Work instructions: Copy out exactly the lines from the start of the data to the line containing "a full turn". Include both.
## start
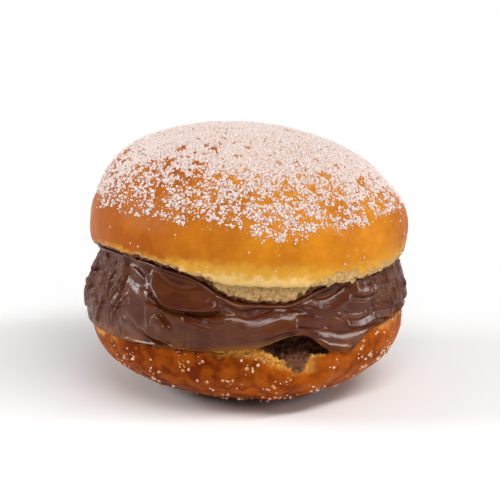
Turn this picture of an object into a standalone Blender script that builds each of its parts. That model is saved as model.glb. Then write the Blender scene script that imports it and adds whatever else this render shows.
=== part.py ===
"""A round raised doughnut cut level into two halves, with a thick layer of chocolate cream between them.

Frame: +Z up, origin under the middle of the object on the surface that it stands on, and -Y is its front.
Each solid is a turned body whose profile changes with the angle, as hand-shaped dough and cream do.
"""

import math

import bmesh
import bpy

MM = 0.001
STEPS = 72  # profiles in a full turn

# Driving dimensions
BUN_RADIUS = 44.0 * MM  # of the upper half at its widest
TOTAL_HEIGHT = 73.0 * MM
LOWER_RADIUS = 43.2 * MM  # of the lower half at its rim
FOOT_SINK = 0.9 * MM  # how much of the rounded underside the weight has pressed flat
LOWER_HEIGHT = 22.3 * MM  # from the foot to the lower cut, on average
UPPER_CUT_HEIGHT = 39.8 * MM  # of the upper cut, on average
WAIST_HEIGHT = 46.5 * MM  # where the upper half is widest
CREAM_BULGE = 1.4 * MM  # how far the cream stands out past the crusts
CONTACT_GAP = 0.3 * MM  # between two solids that touch

# How level the two cuts are, as rise per metre towards +X
LOWER_CUT_SLOPE = 0.048
UPPER_TILT = -0.032

# Unevenness: (waves in a turn, size, phase), the size as a share of the radius or as a height
OUTLINE_WAVES = ((2, 0.008, 0.6), (3, 0.006, -1.1), (5, 0.004, 2.0))
LOWER_CUT_WAVES = ((2, 0.3 * MM, 2.2), (5, 0.35 * MM, 0.4), (7, 0.25 * MM, 2.2))
UPPER_CUT_WAVES = ((2, 1.4 * MM, -1.33), (3, 0.7 * MM, 0.9), (5, 0.4 * MM, -0.3))
CREAM_WAVES = ((1, 0.4 * MM, math.pi), (4, 0.5 * MM, 0.9), (7, 0.4 * MM, 2.6))

# Upper half
DOME_POWER = 2.2  # 2 is an ellipse, and more is squarer at the shoulder
DOME_POWER_SWAY = -0.25  # added towards +X and taken off towards -X
DOME_TILT = -0.03  # rise per metre towards +X
DOME_RINGS = 13
CRUST_LIP = 1.6 * MM  # the crust's thickness where it is cut
UNDERCUT = 0.6 * MM  # how far the side draws in between the waist and the cut
TONGUE_ANGLE = math.radians(-85)  # the torn crumb that hangs below the crust at the front
TONGUE_SPREAD = math.radians(24)
TONGUE_DROP = 5.0 * MM
TONGUE_INNER = 0.55  # share of the radius where it starts to hang

# Lower half
BOWL_POWER = 2.2
BOWL_RINGS = 9
LOWER_SHIFT = -0.6 * MM  # how far its rim sits off to one side, along X
FOOT_SHIFT = 2.2 * MM  # and its foot
POCKET_ANGLE = math.radians(-70)  # the torn hollow under the cream, front right
POCKET_SPREAD = math.radians(18)
POCKET_DEPTH = 5.6 * MM
POCKET_ARCH = 1.8 * MM  # how far the cream lifts over it
POCKET_INNER = 0.75  # share of the radius where it starts

# Cream
CREAM_RINGS = 10
DROOP = 0.8 * MM  # how far the cream hangs over the lower rim
LOBE_ANGLE = math.radians(-56)  # where a lobe of it hangs further
LOBE_SPREAD = math.radians(16)
LOBE_DROP = 4.6 * MM
FOLDS = (  # (waves in a turn, turns of twist up the side, size, phase)
    (3, 0.9, 0.8 * MM, 0.3),
    (5, -1.3, 0.5 * MM, 1.7),
    (9, 2.1, 0.3 * MM, 4.0),
)

# Shares of the radius at which the faces between dough and cream have a ring
CUT_RINGS = (0.22, 0.44, 0.62, 0.77, 0.87, 0.93)

CRUST = (0.69, 0.26, 0.035, 1.0)
DARK_CRUST = (0.38, 0.11, 0.02, 1.0)
CREAM = (0.10, 0.032, 0.012, 1.0)


def waves(theta, terms):
    """The sum of a few cosines round the doughnut."""
    return sum(size * math.cos(count * theta + phase) for count, size, phase in terms)


def smooth(low, high, value):
    """0 below low, 1 above high, and an S-curve between."""
    share = min(max((value - low) / (high - low), 0.0), 1.0)
    return share * share * (3 - 2 * share)


def swell(theta, centre, spread):
    """1 at the angle centre, falling smoothly to 0 at spread either side."""
    away = abs((theta - centre + math.pi) % (2 * math.pi) - math.pi)
    return 1 - smooth(0.25 * spread, spread, away)


def outline(theta):
    return 1 + waves(theta, OUTLINE_WAVES)


def lower_radius(theta):
    """Radius of the lower half's rim."""
    return LOWER_RADIUS * outline(theta) + LOWER_SHIFT * math.cos(theta)


def lower_cut(theta, share):
    """Height of the lower half's cut face, without the pocket, at a share of the rim's radius."""
    slope = LOWER_CUT_SLOPE * math.cos(theta) * share * LOWER_RADIUS
    return LOWER_HEIGHT + slope + waves(theta, LOWER_CUT_WAVES) * share**2


def upper_cut(theta, share):
    """Height of the upper half's cut face, without the tongue."""
    tilt = UPPER_TILT * math.cos(theta) * share * BUN_RADIUS
    return UPPER_CUT_HEIGHT + tilt + waves(theta, UPPER_CUT_WAVES) * share**2


def tongue(theta, share):
    """How far the torn crumb hangs below the upper cut."""
    return TONGUE_DROP * swell(theta, TONGUE_ANGLE, TONGUE_SPREAD) * smooth(TONGUE_INNER, 0.9, share)


def pocket(theta, share):
    """0 to 1: how much of the pocket's depth the lower half has lost here."""
    return swell(theta, POCKET_ANGLE, POCKET_SPREAD) * smooth(POCKET_INNER, 0.95, share)


def lower_profile(theta):
    """(radius, height) points of the lower half, from the middle of its foot to the middle of its cut."""
    radius = lower_radius(theta)
    rim = lower_cut(theta, 1.0) - POCKET_DEPTH * pocket(theta, 1.0)
    side = rim - CRUST_LIP
    depth = side + FOOT_SINK
    foot_turn = math.asin((side / depth) ** (BOWL_POWER / 2))
    points = [(0.0, 0.0)]
    for ring in range(BOWL_RINGS + 1):
        turn = foot_turn * (1 - ring / BOWL_RINGS)
        height = side - depth * math.sin(turn) ** (2 / BOWL_POWER)
        shift = FOOT_SHIFT * math.cos(theta) * (1 - height / side)
        points.append((radius * math.cos(turn) ** (2 / BOWL_POWER) + shift, max(height, 0.0)))
    points.append((radius - 0.3 * CRUST_LIP, rim - 0.3 * CRUST_LIP))
    for share in reversed(CUT_RINGS):
        points.append((share * radius, lower_cut(theta, share) - POCKET_DEPTH * pocket(theta, share)))
    points.append((0.0, lower_cut(theta, 0.0)))
    return points


def upper_profile(theta):
    """(radius, height) points of the upper half, from the middle of its cut over the rim to the top."""
    radius = BUN_RADIUS * outline(theta)
    lean = DOME_TILT * math.cos(theta)
    power = DOME_POWER + DOME_POWER_SWAY * math.cos(theta)
    rim = upper_cut(theta, 1.0)
    points = [(0.0, upper_cut(theta, 0.0))]
    for share in CUT_RINGS:
        points.append((share * radius, upper_cut(theta, share) - tongue(theta, share)))
    points.append((radius - UNDERCUT - CRUST_LIP, rim + 0.25 * CRUST_LIP))
    points.append((radius - UNDERCUT - 0.5 * CRUST_LIP, rim))
    points.append((radius - UNDERCUT, rim + 0.6 * CRUST_LIP))
    points.append((radius - 0.3 * UNDERCUT, 0.5 * (rim + WAIST_HEIGHT)))
    for ring in range(DOME_RINGS):
        turn = ring / DOME_RINGS * math.pi / 2
        side = radius * math.cos(turn) ** (2 / power)
        climb = (TOTAL_HEIGHT - WAIST_HEIGHT) * math.sin(turn) ** (2 / power)
        points.append((side, WAIST_HEIGHT + climb + lean * side))
    points.append((0.0, TOTAL_HEIGHT))
    return points


def cream_profile(theta):
    """(radius, height) points of the cream, from the middle of its underside to the middle of its top."""
    rim_radius = lower_radius(theta)
    bun_radius = BUN_RADIUS * outline(theta)

    def floor(share):
        return lower_cut(theta, share) + CONTACT_GAP + POCKET_ARCH * pocket(theta, share)

    def ceiling(share):
        return upper_cut(theta, share) - tongue(theta, share) - CONTACT_GAP

    points = [(0.0, floor(0.0))]
    points += [(share * rim_radius, floor(share)) for share in CUT_RINGS]
    points.append((rim_radius + CONTACT_GAP, floor(1.0)))
    low = floor(1.0) - DROOP - LOBE_DROP * swell(theta, LOBE_ANGLE, LOBE_SPREAD)
    high = ceiling(CUT_RINGS[-1]) - 0.2 * CRUST_LIP
    for ring in range(CREAM_RINGS + 1):
        share = ring / CREAM_RINGS
        inner = rim_radius + CONTACT_GAP + share * (bun_radius - UNDERCUT - CRUST_LIP - rim_radius)
        bulge = (CREAM_BULGE + waves(theta, CREAM_WAVES)) * math.sin(math.pi * (0.12 + 0.84 * share))
        fold = sum(
            size * math.sin(count * theta + 2 * math.pi * twist * share + phase)
            for count, twist, size, phase in FOLDS
        )
        points.append((inner + bulge + fold * math.sin(math.pi * share), low + (high - low) * share))
    points += [(share * bun_radius, ceiling(share)) for share in reversed(CUT_RINGS)]
    points.append((0.0, ceiling(0.0)))
    return points


def turned_solid(name, profile, material, collection):
    """A closed body from profile(theta), which starts and ends on the Z axis and has as many points at any angle.

    A straight chart, one unit wide and one unit high for each point, is spun; its vertices then go to their places.
    """
    count = len(profile(0.0))
    bm = bmesh.new()
    chart = [bm.verts.new((0.0 if ring in (0, count - 1) else 1.0, 0.0, ring)) for ring in range(count)]
    edges = [bm.edges.new(pair) for pair in zip(chart, chart[1:])]
    bmesh.ops.spin(
        bm,
        geom=chart + edges,
        cent=(0, 0, 0),
        axis=(0, 0, 1),
        angle=2 * math.pi,
        steps=STEPS,
        use_merge=True,
    )
    bmesh.ops.remove_doubles(bm, verts=bm.verts, dist=0.01)
    profiles = {}
    for vert in bm.verts:
        theta = math.atan2(vert.co.y, vert.co.x)
        step = round(theta / (2 * math.pi) * STEPS) % STEPS
        if step not in profiles:
            profiles[step] = profile(step * 2 * math.pi / STEPS)
        radius, height = profiles[step][round(vert.co.z)]
        vert.co = (radius * math.cos(theta), radius * math.sin(theta), height)
    bmesh.ops.triangulate(bm, faces=bm.faces)
    bmesh.ops.recalc_face_normals(bm, faces=bm.faces)
    mesh = bpy.data.meshes.new(name)
    bm.to_mesh(mesh)
    bm.free()
    mesh.materials.append(material)
    mesh.shade_smooth()
    solid = bpy.data.objects.new(name, mesh)
    collection.objects.link(solid)
    return solid


def finish(name, colour, roughness):
    material = bpy.data.materials.new(name)
    material.use_nodes = True
    shader = material.node_tree.nodes["Principled BSDF"]
    shader.inputs["Base Color"].default_value = colour
    shader.inputs["Roughness"].default_value = roughness
    return material


def centre_on_origin(solids):
    """Moves the meshes together so that the middle of their common box is above the origin."""
    corners = [vert.co for solid in solids for vert in solid.data.vertices]
    for axis in (0, 1):
        values = [corner[axis] for corner in corners]
        middle = (min(values) + max(values)) / 2
        for corner in corners:
            corner[axis] -= middle


def main():
    for leftover in list(bpy.data.objects):
        bpy.data.objects.remove(leftover)
    collection = bpy.data.collections.new("filled_doughnut")
    bpy.context.scene.collection.children.link(collection)
    solids = [
        turned_solid("bun_lower_half", lower_profile, finish("dark_crust", DARK_CRUST, 0.5), collection),
        turned_solid("chocolate_cream", cream_profile, finish("cream", CREAM, 0.25), collection),
        turned_solid("bun_upper_half", upper_profile, finish("crust", CRUST, 0.5), collection),
    ]
    centre_on_origin(solids)


if __name__ == "__main__":
    main()
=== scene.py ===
"""A doughnut filled with chocolate cream: its two bun halves, its cream, and its sugar and crumbs.

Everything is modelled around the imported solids, in metres, with -Y as the front. An azimuth is counted from the
front, in degrees, and grows to the right of someone who faces the doughnut.
"""

import math

import bmesh
import bpy
import numpy as np
from bpy.props import FloatProperty, FloatVectorProperty, IntProperty, PointerProperty
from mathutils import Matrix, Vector, noise


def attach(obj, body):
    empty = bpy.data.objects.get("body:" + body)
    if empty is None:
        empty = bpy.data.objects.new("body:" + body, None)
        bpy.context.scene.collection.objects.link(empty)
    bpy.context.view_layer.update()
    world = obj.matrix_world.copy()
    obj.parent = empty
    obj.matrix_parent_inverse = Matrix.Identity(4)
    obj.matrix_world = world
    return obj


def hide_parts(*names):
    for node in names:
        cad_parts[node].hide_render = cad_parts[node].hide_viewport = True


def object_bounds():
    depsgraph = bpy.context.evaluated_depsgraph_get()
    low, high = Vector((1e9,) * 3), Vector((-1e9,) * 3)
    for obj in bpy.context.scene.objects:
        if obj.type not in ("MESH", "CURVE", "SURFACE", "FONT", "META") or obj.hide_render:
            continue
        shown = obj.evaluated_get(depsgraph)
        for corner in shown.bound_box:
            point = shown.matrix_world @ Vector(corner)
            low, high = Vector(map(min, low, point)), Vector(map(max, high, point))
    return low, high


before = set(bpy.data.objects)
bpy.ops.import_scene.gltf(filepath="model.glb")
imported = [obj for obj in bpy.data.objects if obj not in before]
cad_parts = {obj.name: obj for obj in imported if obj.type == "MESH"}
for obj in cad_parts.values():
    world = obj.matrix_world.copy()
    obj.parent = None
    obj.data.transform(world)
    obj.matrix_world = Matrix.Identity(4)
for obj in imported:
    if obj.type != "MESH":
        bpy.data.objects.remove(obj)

bl_info = {
    "name": "Filled Doughnut",
    "version": (1, 0, 0),
    "blender": (4, 5, 0),
    "location": "View3D > Sidebar > Doughnut",
    "description": "Builds a doughnut filled with chocolate cream and dusted with sugar",
    "category": "Add Mesh",
}

MM = 0.001
CAD_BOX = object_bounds()
MERGE_DISTANCE = 1e-6

# Unevenness of the solids: (waves in a turn, size, phase), the size as a share of the radius or as a height
OUTLINE_WAVES = ((2, 0.008, 0.6), (3, 0.006, -1.1), (5, 0.004, 2.0))
LOWER_CUT_WAVES = ((2, 0.3 * MM, 2.2), (5, 0.35 * MM, 0.4), (7, 0.25 * MM, 2.2))
UPPER_CUT_WAVES = ((2, 1.4 * MM, -1.33), (3, 0.7 * MM, 0.9), (5, 0.4 * MM, -0.3))
CREAM_WAVES = ((1, 0.4 * MM, math.pi), (4, 0.5 * MM, 0.9), (7, 0.4 * MM, 2.6))

# Rise per metre towards +X
LOWER_CUT_SLOPE = 0.048
UPPER_TILT = -0.032
DOME_TILT = -0.03

CUT_RINGS = (0.22, 0.44, 0.62, 0.77, 0.87, 0.93)  # shares of the radius where a cut face has a ring
BOWL_RINGS = 9
DOME_RINGS = 13
CREAM_RINGS = 10

# Steps round the doughnut of the fine grids
BUN_STEPS = 520
CREAM_STEPS = 880

# Radii in mm that turn an azimuth into a length along the side
BUN_SIDE = 44
CREAM_SIDE = 45.5
STROKE_SIDE = 46

# The cream's folds, made stronger and sunk in, and the level of its smooth faces, in mm
FOLD_GAIN = 1.3
FOLD_SINK = 0.7
FACE_LEVEL = 0.1


# Shapes -------------------------------------------------------------------------------------------------------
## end
Output of the exercise:
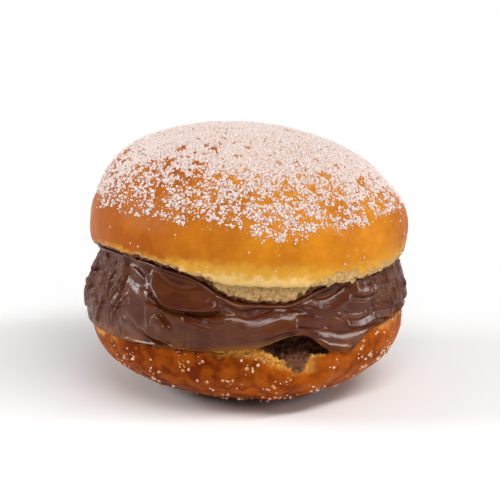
Turn this picture of an object into a standalone Blender script that builds each of its parts. That model is saved as model.glb. Then write the Blender scene script that imports it and adds whatever else this render shows.
=== part.py ===
"""A round raised doughnut cut level into two halves, with a thick layer of chocolate cream between them.

Frame: +Z up, origin under the middle of the object on the surface that it stands on, and -Y is its front.
Each solid is a turned body whose profile changes with the angle, as hand-shaped dough and cream do.
"""

import math

import bmesh
import bpy

MM = 0.001
STEPS = 72  # profiles in a full turn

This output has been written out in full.